## EXERCISE INSTRUCTIONS
Go through the listing and write out all of it exactly.

## GIVEN DATA

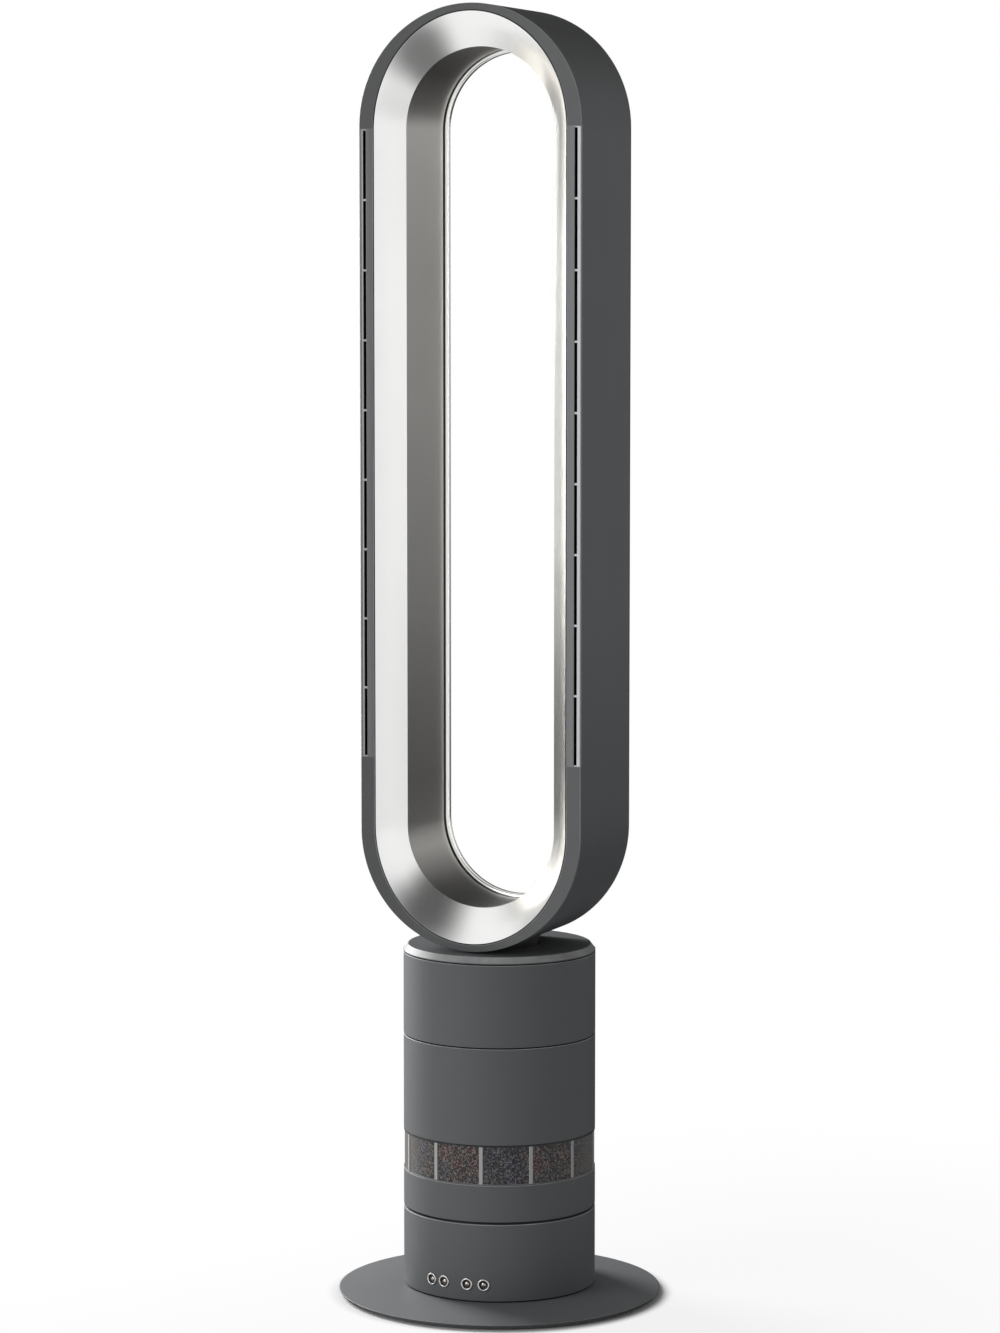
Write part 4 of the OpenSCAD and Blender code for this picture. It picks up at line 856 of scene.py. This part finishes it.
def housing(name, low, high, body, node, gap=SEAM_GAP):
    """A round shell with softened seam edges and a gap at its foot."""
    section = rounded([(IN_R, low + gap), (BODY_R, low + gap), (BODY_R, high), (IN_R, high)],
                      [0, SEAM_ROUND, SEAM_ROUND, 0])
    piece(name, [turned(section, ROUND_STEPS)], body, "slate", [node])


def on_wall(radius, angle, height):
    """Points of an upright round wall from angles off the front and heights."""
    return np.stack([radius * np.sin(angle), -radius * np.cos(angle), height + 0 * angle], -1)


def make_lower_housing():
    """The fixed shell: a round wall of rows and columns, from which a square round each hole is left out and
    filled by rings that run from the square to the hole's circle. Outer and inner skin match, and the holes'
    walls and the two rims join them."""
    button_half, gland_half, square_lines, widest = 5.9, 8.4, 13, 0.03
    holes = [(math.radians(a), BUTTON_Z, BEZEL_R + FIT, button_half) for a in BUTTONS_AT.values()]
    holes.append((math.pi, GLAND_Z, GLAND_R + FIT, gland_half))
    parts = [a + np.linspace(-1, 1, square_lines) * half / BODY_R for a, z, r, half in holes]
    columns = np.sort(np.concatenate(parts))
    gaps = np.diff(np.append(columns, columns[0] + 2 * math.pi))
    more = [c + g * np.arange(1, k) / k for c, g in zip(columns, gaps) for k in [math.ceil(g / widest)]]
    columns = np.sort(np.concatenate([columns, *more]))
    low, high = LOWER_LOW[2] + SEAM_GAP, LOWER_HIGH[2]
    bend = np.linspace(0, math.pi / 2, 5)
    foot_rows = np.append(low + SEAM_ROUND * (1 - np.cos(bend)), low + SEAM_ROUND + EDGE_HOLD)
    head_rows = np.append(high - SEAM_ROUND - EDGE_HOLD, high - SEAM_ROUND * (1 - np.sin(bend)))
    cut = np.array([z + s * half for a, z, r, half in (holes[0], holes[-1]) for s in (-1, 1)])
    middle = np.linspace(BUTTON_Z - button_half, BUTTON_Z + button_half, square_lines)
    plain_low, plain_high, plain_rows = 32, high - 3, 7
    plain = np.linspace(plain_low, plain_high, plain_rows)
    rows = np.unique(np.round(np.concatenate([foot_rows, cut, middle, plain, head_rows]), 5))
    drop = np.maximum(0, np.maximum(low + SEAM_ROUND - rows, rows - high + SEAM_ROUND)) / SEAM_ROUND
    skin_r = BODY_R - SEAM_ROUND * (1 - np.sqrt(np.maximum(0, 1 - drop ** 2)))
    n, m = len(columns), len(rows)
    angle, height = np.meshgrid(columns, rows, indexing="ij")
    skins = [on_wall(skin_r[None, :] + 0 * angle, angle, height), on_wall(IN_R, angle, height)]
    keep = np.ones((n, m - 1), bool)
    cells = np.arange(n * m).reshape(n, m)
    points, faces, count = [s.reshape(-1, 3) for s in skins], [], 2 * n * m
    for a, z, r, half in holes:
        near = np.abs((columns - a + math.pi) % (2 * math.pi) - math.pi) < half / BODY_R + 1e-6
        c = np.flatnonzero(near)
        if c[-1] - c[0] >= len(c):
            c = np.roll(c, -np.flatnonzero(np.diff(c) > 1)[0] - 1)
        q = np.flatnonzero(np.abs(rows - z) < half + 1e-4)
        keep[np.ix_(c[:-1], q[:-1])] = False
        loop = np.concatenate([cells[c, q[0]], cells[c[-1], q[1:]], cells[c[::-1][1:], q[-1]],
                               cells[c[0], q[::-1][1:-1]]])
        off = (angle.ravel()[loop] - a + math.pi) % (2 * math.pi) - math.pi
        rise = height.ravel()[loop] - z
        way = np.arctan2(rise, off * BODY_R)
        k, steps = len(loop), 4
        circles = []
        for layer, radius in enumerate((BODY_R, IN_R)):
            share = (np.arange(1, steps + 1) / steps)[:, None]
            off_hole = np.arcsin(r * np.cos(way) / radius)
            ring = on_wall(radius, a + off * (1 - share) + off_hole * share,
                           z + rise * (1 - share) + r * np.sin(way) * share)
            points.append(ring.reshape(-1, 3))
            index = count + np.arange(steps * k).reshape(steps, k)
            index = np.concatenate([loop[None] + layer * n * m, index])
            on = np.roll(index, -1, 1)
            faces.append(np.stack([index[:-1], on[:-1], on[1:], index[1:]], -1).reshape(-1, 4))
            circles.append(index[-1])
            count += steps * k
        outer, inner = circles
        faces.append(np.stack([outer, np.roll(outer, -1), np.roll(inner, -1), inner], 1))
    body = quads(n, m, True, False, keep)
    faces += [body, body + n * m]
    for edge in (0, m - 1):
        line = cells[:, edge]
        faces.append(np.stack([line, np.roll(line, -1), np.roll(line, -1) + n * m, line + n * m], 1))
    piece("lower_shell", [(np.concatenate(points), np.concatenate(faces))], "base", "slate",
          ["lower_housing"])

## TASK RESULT
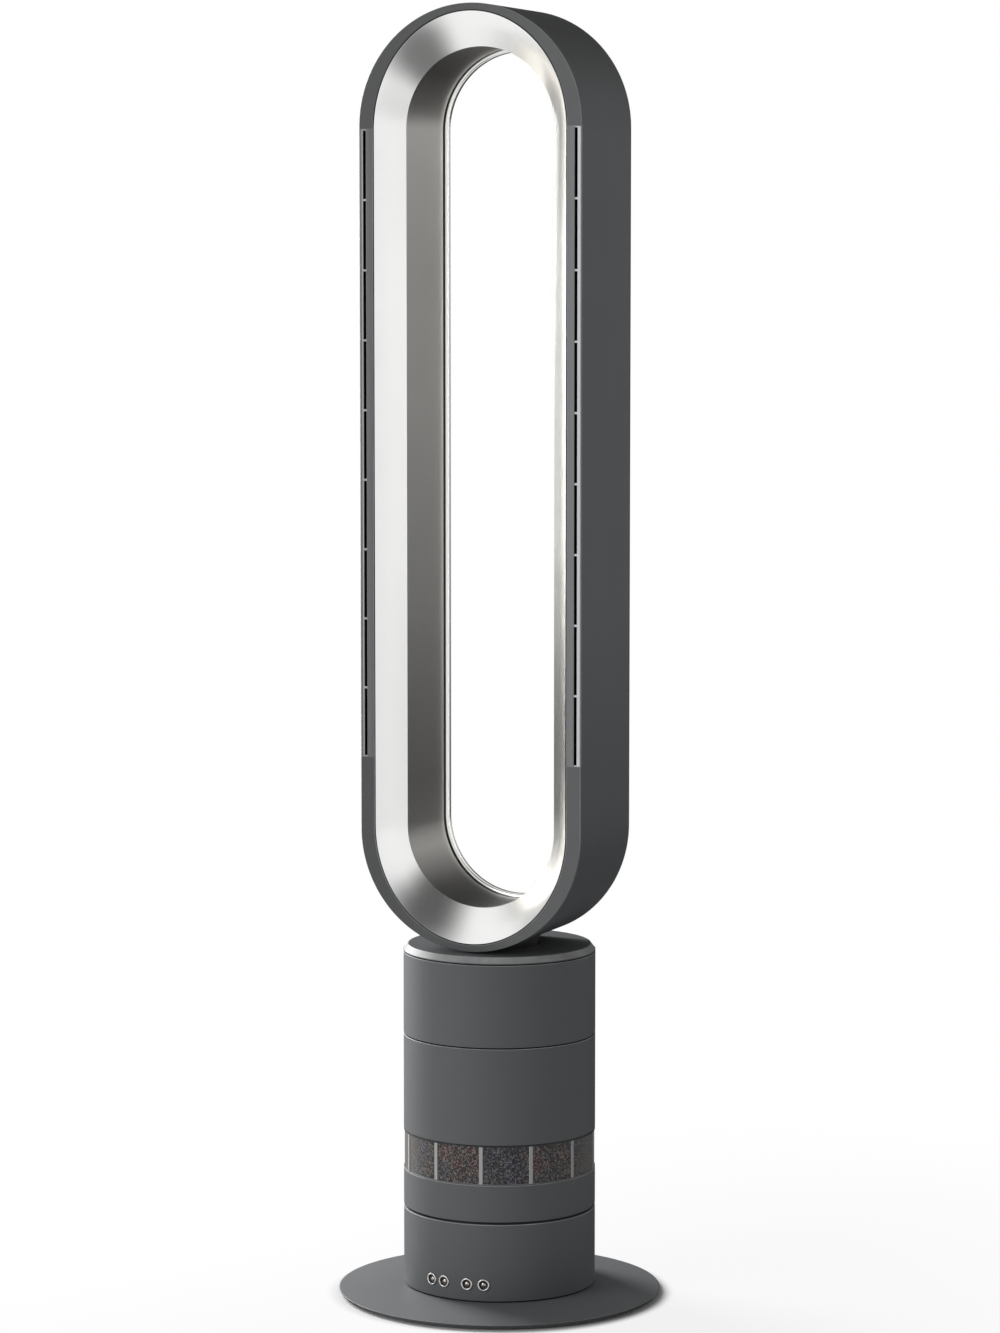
Write part 4 of the OpenSCAD and Blender code for this picture. It picks up at line 856 of scene.py. This part finishes it.
def housing(name, low, high, body, node, gap=SEAM_GAP):
    """A round shell with softened seam edges and a gap at its foot."""
    section = rounded([(IN_R, low + gap), (BODY_R, low + gap), (BODY_R, high), (IN_R, high)],
                      [0, SEAM_ROUND, SEAM_ROUND, 0])
    piece(name, [turned(section, ROUND_STEPS)], body, "slate", [node])


def on_wall(radius, angle, height):
    """Points of an upright round wall from angles off the front and heights."""
    return np.stack([radius * np.sin(angle), -radius * np.cos(angle), height + 0 * angle], -1)


def make_lower_housing():
    """The fixed shell: a round wall of rows and columns, from which a square round each hole is left out and
    filled by rings that run from the square to the hole's circle. Outer and inner skin match, and the holes'
    walls and the two rims join them."""
    button_half, gland_half, square_lines, widest = 5.9, 8.4, 13, 0.03
    holes = [(math.radians(a), BUTTON_Z, BEZEL_R + FIT, button_half) for a in BUTTONS_AT.values()]
    holes.append((math.pi, GLAND_Z, GLAND_R + FIT, gland_half))
    parts = [a + np.linspace(-1, 1, square_lines) * half / BODY_R for a, z, r, half in holes]
    columns = np.sort(np.concatenate(parts))
    gaps = np.diff(np.append(columns, columns[0] + 2 * math.pi))
    more = [c + g * np.arange(1, k) / k for c, g in zip(columns, gaps) for k in [math.ceil(g / widest)]]
    columns = np.sort(np.concatenate([columns, *more]))
    low, high = LOWER_LOW[2] + SEAM_GAP, LOWER_HIGH[2]
    bend = np.linspace(0, math.pi / 2, 5)
    foot_rows = np.append(low + SEAM_ROUND * (1 - np.cos(bend)), low + SEAM_ROUND + EDGE_HOLD)
    head_rows = np.append(high - SEAM_ROUND - EDGE_HOLD, high - SEAM_ROUND * (1 - np.sin(bend)))
    cut = np.array([z + s * half for a, z, r, half in (holes[0], holes[-1]) for s in (-1, 1)])
    middle = np.linspace(BUTTON_Z - button_half, BUTTON_Z + button_half, square_lines)
    plain_low, plain_high, plain_rows = 32, high - 3, 7
    plain = np.linspace(plain_low, plain_high, plain_rows)
    rows = np.unique(np.round(np.concatenate([foot_rows, cut, middle, plain, head_rows]), 5))
    drop = np.maximum(0, np.maximum(low + SEAM_ROUND - rows, rows - high + SEAM_ROUND)) / SEAM_ROUND
    skin_r = BODY_R - SEAM_ROUND * (1 - np.sqrt(np.maximum(0, 1 - drop ** 2)))
    n, m = len(columns), len(rows)
    angle, height = np.meshgrid(columns, rows, indexing="ij")
    skins = [on_wall(skin_r[None, :] + 0 * angle, angle, height), on_wall(IN_R, angle, height)]
    keep = np.ones((n, m - 1), bool)
    cells = np.arange(n * m).reshape(n, m)
    points, faces, count = [s.reshape(-1, 3) for s in skins], [], 2 * n * m
    for a, z, r, half in holes:
        near = np.abs((columns - a + math.pi) % (2 * math.pi) - math.pi) < half / BODY_R + 1e-6
        c = np.flatnonzero(near)
        if c[-1] - c[0] >= len(c):
            c = np.roll(c, -np.flatnonzero(np.diff(c) > 1)[0] - 1)
        q = np.flatnonzero(np.abs(rows - z) < half + 1e-4)
        keep[np.ix_(c[:-1], q[:-1])] = False
        loop = np.concatenate([cells[c, q[0]], cells[c[-1], q[1:]], cells[c[::-1][1:], q[-1]],
                               cells[c[0], q[::-1][1:-1]]])
        off = (angle.ravel()[loop] - a + math.pi) % (2 * math.pi) - math.pi
        rise = height.ravel()[loop] - z
        way = np.arctan2(rise, off * BODY_R)
        k, steps = len(loop), 4
        circles = []
        for layer, radius in enumerate((BODY_R, IN_R)):
            share = (np.arange(1, steps + 1) / steps)[:, None]
            off_hole = np.arcsin(r * np.cos(way) / radius)
            ring = on_wall(radius, a + off * (1 - share) + off_hole * share,
                           z + rise * (1 - share) + r * np.sin(way) * share)
            points.append(ring.reshape(-1, 3))
            index = count + np.arange(steps * k).reshape(steps, k)
            index = np.concatenate([loop[None] + layer * n * m, index])
            on = np.roll(index, -1, 1)
            faces.append(np.stack([index[:-1], on[:-1], on[1:], index[1:]], -1).reshape(-1, 4))
            circles.append(index[-1])
            count += steps * k
        outer, inner = circles
        faces.append(np.stack([outer, np.roll(outer, -1), np.roll(inner, -1), inner], 1))
    body = quads(n, m, True, False, keep)
    faces += [body, body + n * m]
    for edge in (0, m - 1):
        line = cells[:, edge]
        faces.append(np.stack([line, np.roll(line, -1), np.roll(line, -1) + n * m, line + n * m], 1))
    piece("lower_shell", [(np.concatenate(points), np.concatenate(faces))], "base", "slate",
          ["lower_housing"])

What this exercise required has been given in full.